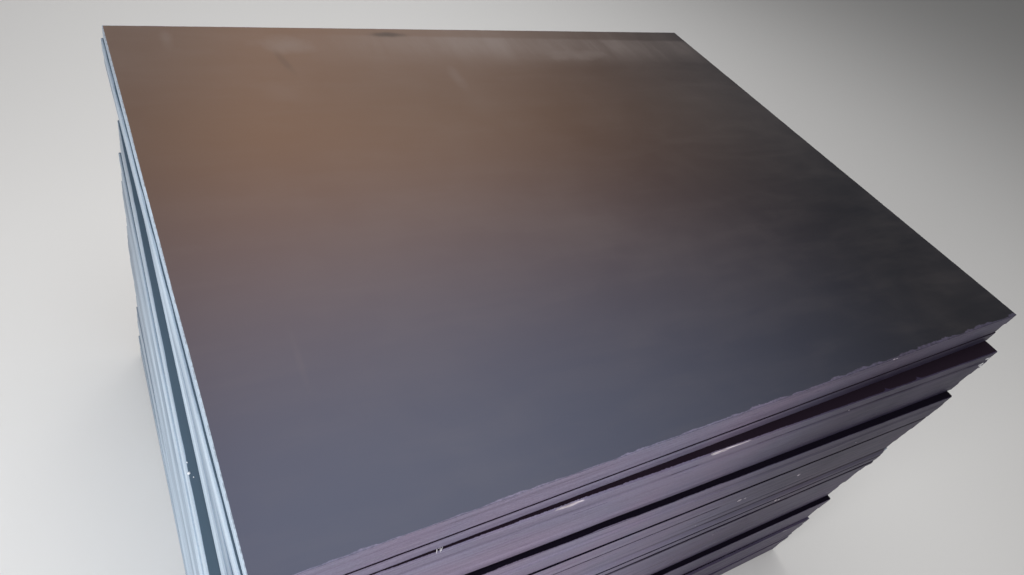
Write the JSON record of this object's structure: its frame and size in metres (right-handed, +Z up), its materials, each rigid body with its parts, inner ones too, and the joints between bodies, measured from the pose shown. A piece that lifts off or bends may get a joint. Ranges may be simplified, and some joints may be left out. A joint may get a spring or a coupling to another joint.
{
  "type": "stack of film-faced plywood sheets",
  "caption": "Neat flat stack of dark film-faced plywood sheets with painted edges, laid in lifts that are shifted and turned a little.",
  "frame": {"origin": "middle of the stack's bounding box, at its underside on the floor", "axes": "+X to the right along the long edges, +Y from the front to the back, +Z up through the stack"},
  "size_m": [1.224, 0.9658, 0.756],
  "materials": {
    "film_faced_plywood": "satin dark phenolic film on both faces, greyish painted edges"
  },
  "bodies": {
    "root": {"sheet_01": "film_faced_plywood", "sheet_02": "film_faced_plywood", "sheet_03": "film_faced_plywood", "sheet_04": "film_faced_plywood", "sheet_05": "film_faced_plywood", "sheet_06": "film_faced_plywood", "sheet_07": "film_faced_plywood", "sheet_08": "film_faced_plywood", "sheet_09": "film_faced_plywood", "sheet_10": "film_faced_plywood", "sheet_11": "film_faced_plywood", "sheet_12": "film_faced_plywood", "sheet_13": "film_faced_plywood", "sheet_14": "film_faced_plywood", "sheet_15": "film_faced_plywood", "sheet_16": "film_faced_plywood", "sheet_17": "film_faced_plywood", "sheet_18": "film_faced_plywood", "sheet_19": "film_faced_plywood", "sheet_20": "film_faced_plywood", "sheet_21": "film_faced_plywood", "sheet_22": "film_faced_plywood", "sheet_23": "film_faced_plywood", "sheet_24": "film_faced_plywood", "sheet_25": "film_faced_plywood", "sheet_26": "film_faced_plywood", "sheet_27": "film_faced_plywood", "sheet_28": "film_faced_plywood", "sheet_29": "film_faced_plywood", "sheet_30": "film_faced_plywood", "sheet_31": "film_faced_plywood", "sheet_32": "film_faced_plywood", "sheet_33": "film_faced_plywood", "sheet_34": "film_faced_plywood", "sheet_35": "film_faced_plywood", "sheet_36": "film_faced_plywood"}
  },
  "joints": []
}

........

■ Work required ■
Reproduce the material in full, with no word added or dropped.

■ Solution ■
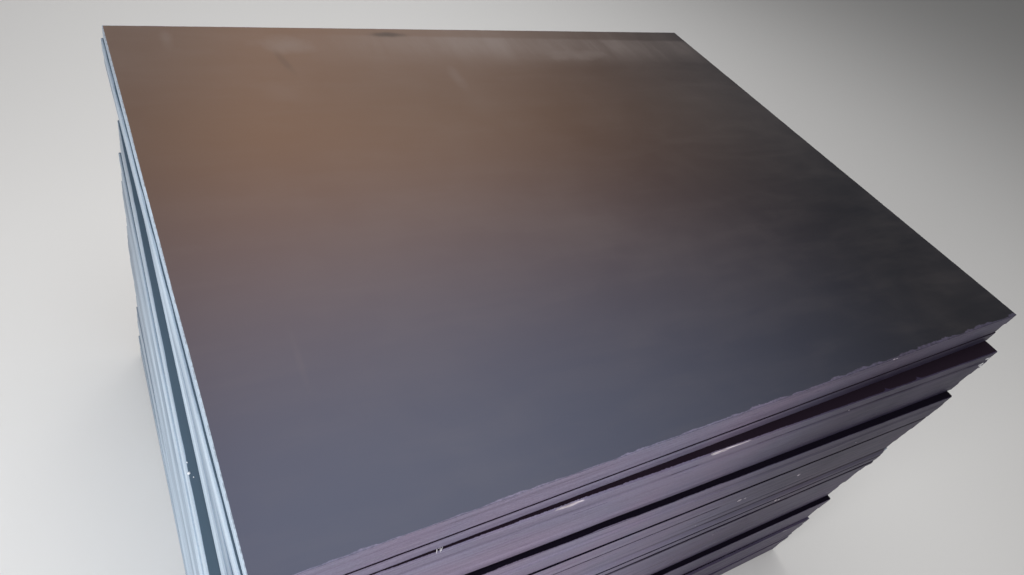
Write the JSON record of this object's structure: its frame and size in metres (right-handed, +Z up), its materials, each rigid body with its parts, inner ones too, and the joints between bodies, measured from the pose shown. A piece that lifts off or bends may get a joint. Ranges may be simplified, and some joints may be left out. A joint may get a spring or a coupling to another joint.
{
  "type": "stack of film-faced plywood sheets",
  "caption": "Neat flat stack of dark film-faced plywood sheets with painted edges, laid in lifts that are shifted and turned a little.",
  "frame": {"origin": "middle of the stack's bounding box, at its underside on the floor", "axes": "+X to the right along the long edges, +Y from the front to the back, +Z up through the stack"},
  "size_m": [1.224, 0.9658, 0.756],
  "materials": {
    "film_faced_plywood": "satin dark phenolic film on both faces, greyish painted edges"
  },
  "bodies": {
    "root": {"sheet_01": "film_faced_plywood", "sheet_02": "film_faced_plywood", "sheet_03": "film_faced_plywood", "sheet_04": "film_faced_plywood", "sheet_05": "film_faced_plywood", "sheet_06": "film_faced_plywood", "sheet_07": "film_faced_plywood", "sheet_08": "film_faced_plywood", "sheet_09": "film_faced_plywood", "sheet_10": "film_faced_plywood", "sheet_11": "film_faced_plywood", "sheet_12": "film_faced_plywood", "sheet_13": "film_faced_plywood", "sheet_14": "film_faced_plywood", "sheet_15": "film_faced_plywood", "sheet_16": "film_faced_plywood", "sheet_17": "film_faced_plywood", "sheet_18": "film_faced_plywood", "sheet_19": "film_faced_plywood", "sheet_20": "film_faced_plywood", "sheet_21": "film_faced_plywood", "sheet_22": "film_faced_plywood", "sheet_23": "film_faced_plywood", "sheet_24": "film_faced_plywood", "sheet_25": "film_faced_plywood", "sheet_26": "film_faced_plywood", "sheet_27": "film_faced_plywood", "sheet_28": "film_faced_plywood", "sheet_29": "film_faced_plywood", "sheet_30": "film_faced_plywood", "sheet_31": "film_faced_plywood", "sheet_32": "film_faced_plywood", "sheet_33": "film_faced_plywood", "sheet_34": "film_faced_plywood", "sheet_35": "film_faced_plywood", "sheet_36": "film_faced_plywood"}
  },
  "joints": []
}